I wouldn't estimate a percentage, but basically we had 10% Mac users and 2% of our calls came from said Mac users.

It is possible that in 2013 people have been beaten into understanding right-clicking ... but it strikes me as more likely those people are using phones and iPads instead. The kids may get taught right-clicking at school.

Comment author: private_messaging 31 August 2013 10:41:13PM *  0 points [-]

I remember classic Mac OS . One application could make everything fail due to lack of real process boundaries. It literally relied on how people are amazingly able to adapt to things like this and avoid doing what causes a crash (something which I notice a lot when I start using a new application), albeit not by deliberate design.

edit: ahh, it had ctrl-click back then: http://www.macwrite.com/beyond-basics/contextual-menus-mac-os-x (describes how ones in OS X differ from ones they had since OS 8)

Key quote:

Most people have never even heard of these menus, and unless you have a two-button mouse (as opposed to the standard single-button mouse), you probably wouldn't figure it out otherwise.

What I like about 2 buttons is that it is discoverable.

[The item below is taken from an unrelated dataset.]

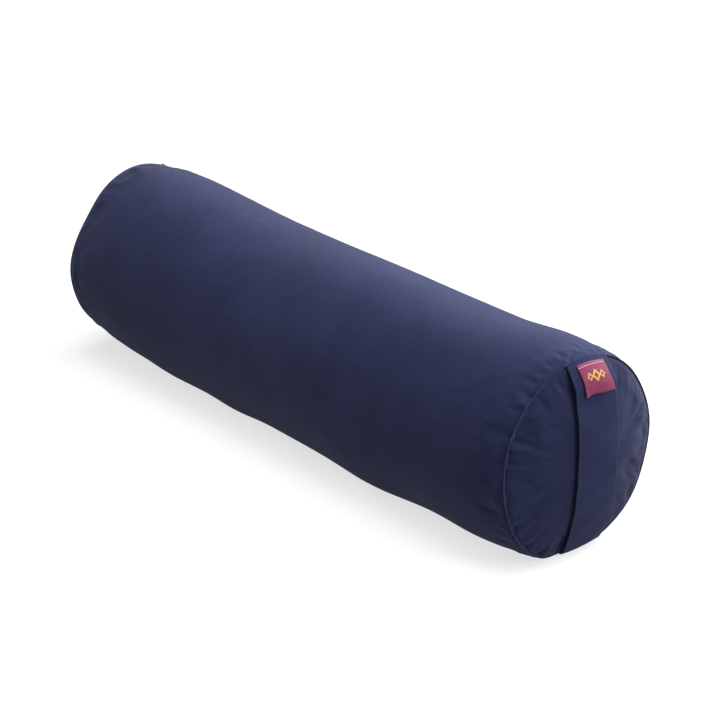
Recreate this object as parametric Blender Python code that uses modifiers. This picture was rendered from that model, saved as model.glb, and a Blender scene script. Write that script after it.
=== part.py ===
"""Round bolster pillow: a long stuffed cushion with a carry handle on one end and a zip along its back.

Frame: metres, +Z up. The body lies along X with the handle end at +X, and the zip runs along
the +Y side. The origin is the middle of the patch of floor that the body rests on.
"""
import math

import bmesh
import bpy
from mathutils import Matrix, Vector

MM = 0.001

# Body
SEAM_TO_SEAM = 678 * MM
BODY_WIDTH = 199 * MM
BODY_HEIGHT = 200 * MM
AXIS_HEIGHT = 95.1 * MM
SHOULDER = 94 * MM
SEAM_NARROWING = 0.052
SHOULDER_POWER = 2.2
END_LIFT = 1.5 * MM
END_LIFT_POWER = 1.6
FLOOR_BLEND = 4 * MM
CROWN = 18 * MM
CROWN_POWER = 2.5

# Cloth, liner and filling
GAP = 0.3 * MM
COVER_CLOTH = 1.0 * MM
SEAM_ALLOWANCE = 8 * MM
SEAM_THREAD = 0.8 * MM
SEAM_THREAD_INSET = 3.0 * MM
LINER_INSET = 3.8 * MM
LINER_CLOTH = 0.5 * MM
LINER_SHORTENING = 2 * MM
LINER_CROWN = 18.2 * MM
FILLING_INSET = 5.4 * MM
CORE_DIAMETER = 140 * MM
CORE_SHORTENING = 10 * MM
CORE_EDGE_ROUND = 6 * MM
PAD_SHORTENING = 3.2 * MM

# Handle strap, sewn into the end seam at the top and at the bottom
STRAP_WIDTH = 48 * MM
STRAP_CENTRE_Y = 5 * MM
STRAP_THICKNESS = 1.8 * MM
FINGER_GAP = 5 * MM
STRAP_TOP = 1.0
GRIP_REACH = 0.656
STRAP_BOTTOM = -0.93

# Woven label, lying on the strap
LABEL_WIDTH = 34 * MM
LABEL_CENTRE_Y = 9.5 * MM
LABEL_THICKNESS = 0.4 * MM
LABEL_TOP = 0.995
LABEL_BOTTOM = 0.685
LABEL_STITCH_AT = 0.95
LABEL_THREAD = 0.4 * MM

# Zip: heights are measured outwards from the cover's outer face
ZIP_ANGLE = math.radians(6)
SLOT_LENGTH = 457 * MM
SLOT_WIDTH = 10 * MM
SLOT_CUT_DEPTH = 6 * MM
SLOT_CUT_RISE = 4 * MM
TAPE_LENGTH = 484 * MM
TAPE_INNER = 2.9 * MM
TAPE_OUTER = 16 * MM
TAPE_TOP = -1.3 * MM
TAPE_THICKNESS = 0.5 * MM
BACK_CURVE = 103 * MM
CHAIN_HALF = 221.5 * MM
TOOTH_PITCH = 4 * MM
TOOTH_WIDTH = 1.7 * MM
TOOTH_TIP = -0.85 * MM
TOOTH_ROOT = 1.3 * MM
TOOTH_BACK = 2.6 * MM
TOOTH_MIDDLE = -1.55 * MM
TOOTH_THICKNESS = 1.4 * MM
STOP_LENGTH = 2 * MM
TOPSTITCH_OFFSET = 8 * MM
TOPSTITCH_THREAD = 0.5 * MM

# Zip slider and its pull tab
SLIDER_X = 216.2 * MM
SLIDER_LENGTH = 10 * MM
SLIDER_WIDTH = 9 * MM
SLIDER_RIM = 1.3 * MM
UPPER_PLATE = (-0.55 * MM, 0.45 * MM)
UPPER_RIM_LOW = -1.0 * MM
LOWER_PLATE = (-3.25 * MM, -2.55 * MM)
LOWER_RIM_HIGH = -2.1 * MM
POST_LENGTH = 2.5 * MM
POST_WIDTH = 2.0 * MM
POST_START = 2.2 * MM
BURIED = 0.2 * MM
PULL_AXIS_HEIGHT = 1.6 * MM
BAIL_OPENING = 1.2 * MM
BAIL_OUTER = 2.0 * MM
BAIL_UNDERSIDE = 2.75 * MM
BAIL_TOP = 3.55 * MM
BAIL_WIDTH = 2.0 * MM
PULL_THICKNESS = 1.2 * MM
PULL_EYE_FAR = 3.3 * MM
PULL_EYE_HALF = 1.3 * MM
PULL_LENGTH = 22 * MM
PULL_WIDTH = 6 * MM

# Resolution
COVER_SEGMENTS = 64
INNER_SEGMENTS = 40
DOME_RINGS = (0.0, 0.2, 0.4, 0.58, 0.74, 0.87, 0.95, 1.0)

HALF = SEAM_TO_SEAM / 2
HALF_WIDTH = BODY_WIDTH / 2
TALLNESS = (BODY_HEIGHT - AXIS_HEIGHT) / HALF_WIDTH

# Name: (red, green, blue, roughness, metallic)
FINISHES = {
    "navy_cotton": (0.030, 0.035, 0.085, 0.90, 0.0),
    "navy_webbing": (0.030, 0.035, 0.083, 0.85, 0.0),
    "navy_thread": (0.045, 0.050, 0.110, 0.70, 0.0),
    "label_weave": (0.270, 0.055, 0.120, 0.75, 0.0),
    "pink_thread": (0.520, 0.300, 0.400, 0.60, 0.0),
    "zip_tape": (0.022, 0.026, 0.062, 0.85, 0.0),
    "zip_teeth": (0.025, 0.028, 0.065, 0.45, 0.0),
    "zip_metal": (0.450, 0.460, 0.480, 0.30, 1.0),
    "liner_calico": (0.640, 0.580, 0.470, 0.90, 0.0),
    "fibre_wadding": (0.800, 0.790, 0.760, 1.00, 0.0),
    "core_foam": (0.720, 0.640, 0.380, 0.95, 0.0),
}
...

I.e. you go like, ohh, there's two buttons here, what will happen if I press the other one?

Comment author: David_Gerard 31 August 2013 11:58:55PM 1 point [-]

Now that you mention it, I remember discovering command-click menus in OS 9 and being surprised. (In some apps, particularly web browsers, they would also appear if you held the mouse button down.)

Comment author: Decius 30 August 2013 03:42:32AM 1 point [-]

Most people didn't (and don't) understand the contextual difference and themes of interface to design a two-button mouse interface.

The current system is to throw design patterns against the wall and copy those that stick.

Comment author: Juno_Watt 31 August 2013 08:07:57AM 0 points [-]

Isn't that disproved by paid-for networks, like HBO? And what about non-US broadcasters like the BBC?

Comment author: somervta 31 August 2013 10:18:13AM 0 points [-]

The reason companies like HBO can do a different sort of tv is that they don't have to worry about ratings - they're less bound by how many watch each show.